>> Start

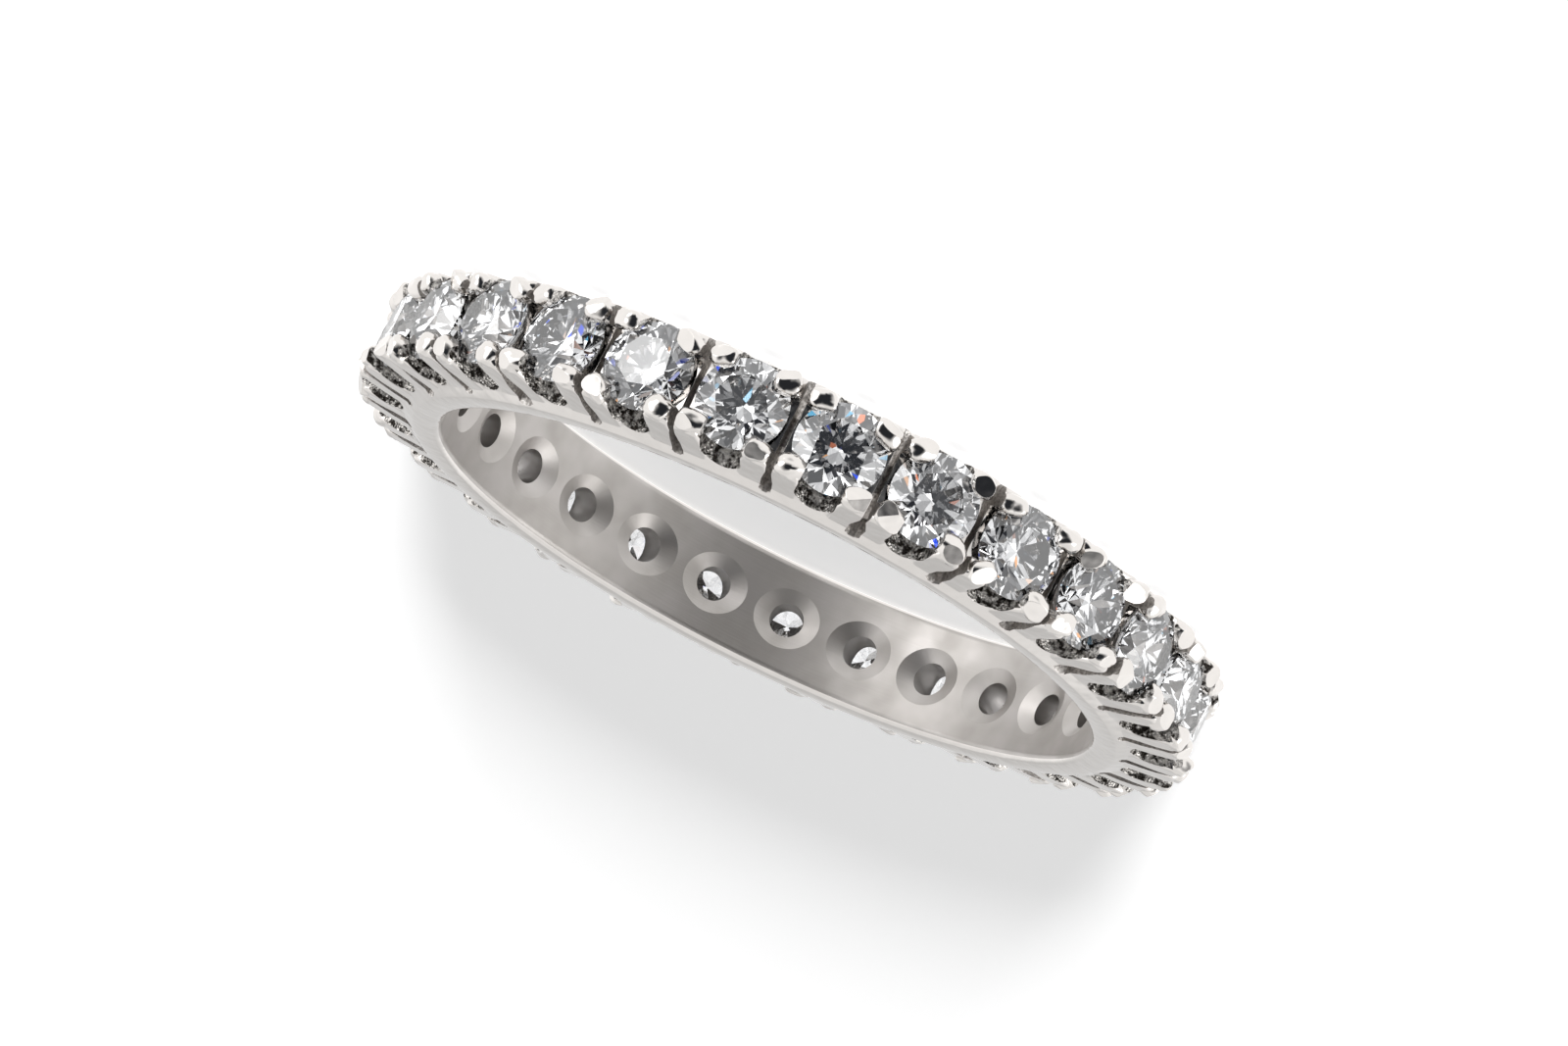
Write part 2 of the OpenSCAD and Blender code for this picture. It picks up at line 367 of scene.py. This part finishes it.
def round_the_ring_tree():
    """Stands copies of the patterns on the spokes of the ring, each picked and turned by the seed."""
    tree = bpy.data.node_groups.new("Round the ring", "GeometryNodeTree")
    sockets = tree.interface
    sockets.new_socket("Geometry", in_out="INPUT", socket_type="NodeSocketGeometry")
    for name, kind in (("Patterns", "Collection"), ("Count", "Int"), ("First spoke", "Float"),
                       ("Radius", "Float"), ("Largest turn", "Vector"), ("Seed", "Int"),
                       ("Finish", "Material")):
        sockets.new_socket(name, in_out="INPUT", socket_type="NodeSocket" + kind)
    sockets.new_socket("Geometry", in_out="OUTPUT", socket_type="NodeSocketGeometry")

    given = add(tree, "NodeGroupInput").outputs
    index = add(tree, "GeometryNodeInputIndex").outputs[0]
    pitch = add(tree, "ShaderNodeMath", {0: 2 * math.pi, 1: given["Count"]},
                operation="DIVIDE").outputs[0]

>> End

Would you copy out each line exactly as written?

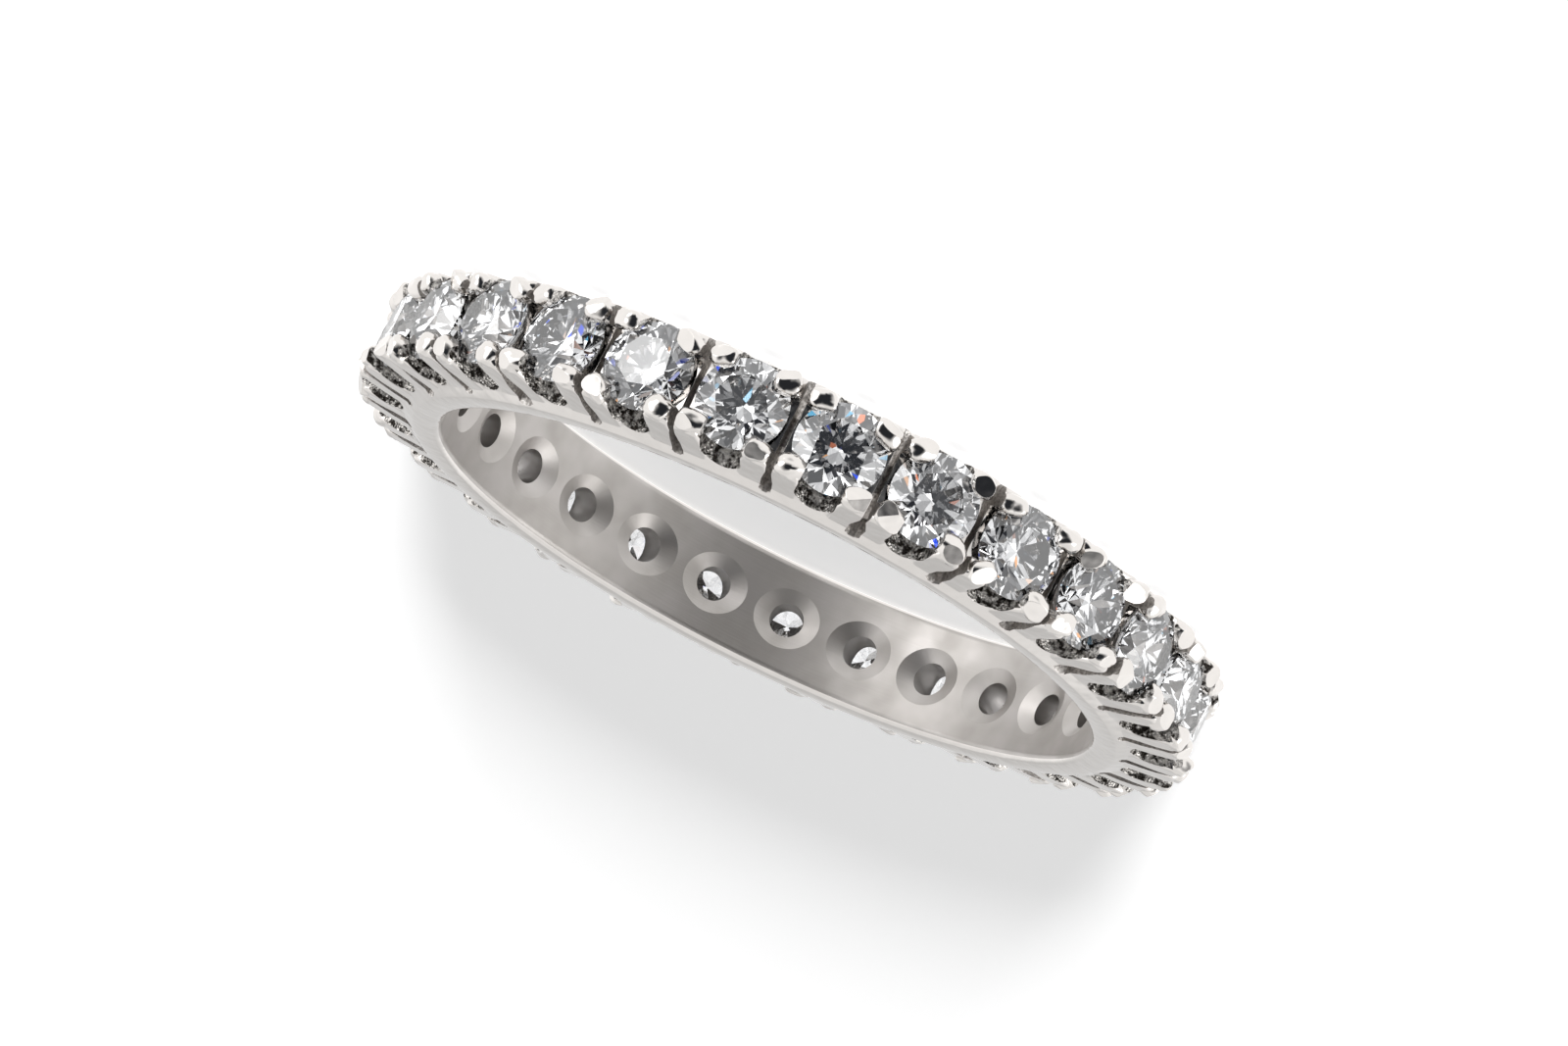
Write part 2 of the OpenSCAD and Blender code for this picture. It picks up at line 367 of scene.py. This part finishes it.
def round_the_ring_tree():
    """Stands copies of the patterns on the spokes of the ring, each picked and turned by the seed."""
    tree = bpy.data.node_groups.new("Round the ring", "GeometryNodeTree")
    sockets = tree.interface
    sockets.new_socket("Geometry", in_out="INPUT", socket_type="NodeSocketGeometry")
    for name, kind in (("Patterns", "Collection"), ("Count", "Int"), ("First spoke", "Float"),
                       ("Radius", "Float"), ("Largest turn", "Vector"), ("Seed", "Int"),
                       ("Finish", "Material")):
        sockets.new_socket(name, in_out="INPUT", socket_type="NodeSocket" + kind)
    sockets.new_socket("Geometry", in_out="OUTPUT", socket_type="NodeSocketGeometry")

    given = add(tree, "NodeGroupInput").outputs
    index = add(tree, "GeometryNodeInputIndex").outputs[0]
    pitch = add(tree, "ShaderNodeMath", {0: 2 * math.pi, 1: given["Count"]},
                operation="DIVIDE").outputs[0]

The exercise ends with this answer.